Löfbergs sees new opportunities despite poor coffee harvests


The Löfbergs Group says when industry problems become apparent, such as Brazil’s weather challenges and rising coffee prices, it presents the coffee industry with an opportunity to change the way things are done.

The extreme weather changes from droughts to frost in Brazil have caused an increase in global coffee demand and prices. Löfbergs says it is estimated that between 10 to 15 per cent of Brazil’s coffee harvests were destroyed due to these conditions.

The coffee roaster estimates that coffee drinkers will pay for this in the future, with costs especially rising for Brazilian coffee farmers whose raw materials have been either completely or partially destroyed.

Löfbergs says despite this being a tragedy for Brazil’s coffee farmers, in the long run it could end up benefitting other farmers, the consumers, and the environment.

“When the prices of coffee beans rise, as is the case now, the rise is felt all the way to the farmers and the cooperatives that many farmers are part of,” says Löfbergs.

“This gives the coffee farmers more money in their hands and if they know how to use that money sensibly, it can end up contributing to the circular transformation of the entire coffee industry, which we at Löfbergs Group are actively looking to drive.”

According to Löfbergs, if farmers take advantage of the higher coffee prices and invest in new technology, education, and better cultivation methods, in the future they can significantly increase their capacity and yield. This has the potential to better equip the farmers for the future, and better utilise their resources to grow coffee.

“We know this is possible because we’ve seen it before. Since 2013, Löfbergs Group has invested in teaching and developing climate-adapted production with 15,000 farmers in Kenya,” says Löfbergs.

This project, named ‘Coffee for a Better Future’ saw coffee farmers quadruple their coffee crop from three kilograms to 14 kilograms per tree. Considered a huge economic and development success, the project has since expanded to as many as 40,000 coffee farmers across Kenya, Tanzania, and Colombia under the name ‘Next Generation Coffee’.

Investments by farmers must, however, be backed by investments from the rest of the value chain, says Löfbergs.

“We must continue the development towards full utilisation of the nutrient-rich coffee plant.

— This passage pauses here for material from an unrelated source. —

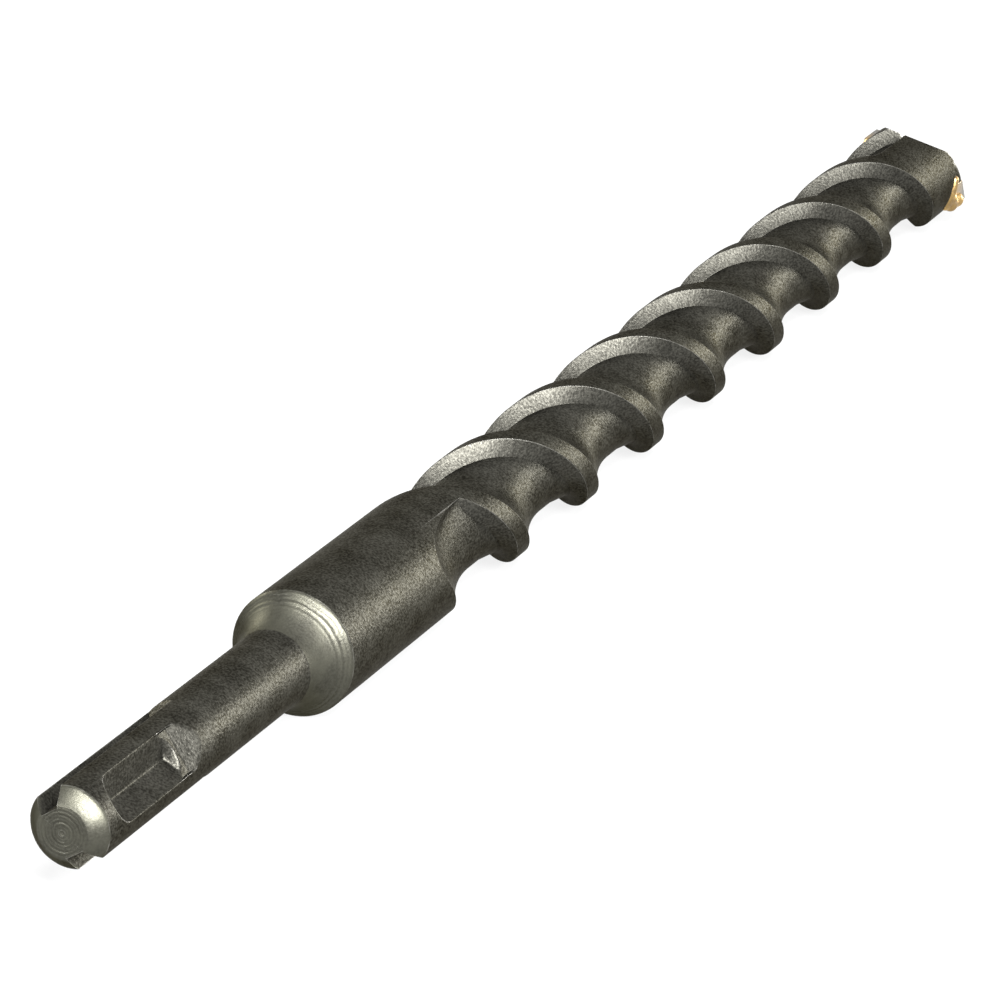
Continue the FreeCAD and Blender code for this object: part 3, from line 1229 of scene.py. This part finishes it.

Where today we utilise less than one per cent of the plant’s nutritional value when we harvest the berries and use the beans to brew coffee, we have set a goal that in 2030 we will use 100 per cent,” says Löfbergs.

This not only benefits the farmers from an environmental and sustainable perspective, but creates a new source of income for them.

In Löfbergs Circular Coffee Community, the brand worked with other companies to utilise 99 per cent of the coffee plant that is usually wasted or burnt.

According to Löfbergs, coffee grounds have the potential to be recycled into products such as garden nourishers, 3D printed materials, and more. Coffee beans’ silver skins, meanwhile, can be used in bread and in combination with other foods, and coffee tree leaves, which are typically burnt as waste, can be extracted to create beverages, with more possibilities to be discovered in using the coffee plants berries and the wet mill’s wastewater.

“There are plenty of options and we have far from discovered all of them yet. It is high time that we become better at utilising the many resources from the coffee plant that are still wasted – both for the sake of the farmers who need new sources of income, and for the sake of the environment and climate, which suffer from the shameful waste of resources,” says Löfbergs.

The coffee industry’s trade structure today has meant that coffee farmers are receiving a small segment of the price consumers pay for coffee. Löfbergs says coffee can even go up to 150 trades before it reaches a consumer cup, reducing the chance for farmers to actually make a meaningful profit.

To combat this, Löfbergs says it is working to challenge the convoluted system and unfair trade structure, ensuring a direct trade route with producers is achieved.

“It will not only benefit the individual farmers but also the consumers, because it will be very clear where the coffee has come from, under what conditions it has been grown and so on,” says Löfbergs .

“When consumers are able to make informed choices in the purchase of their coffee, they get a real opportunity to help push for the positive, circular development of the industry.”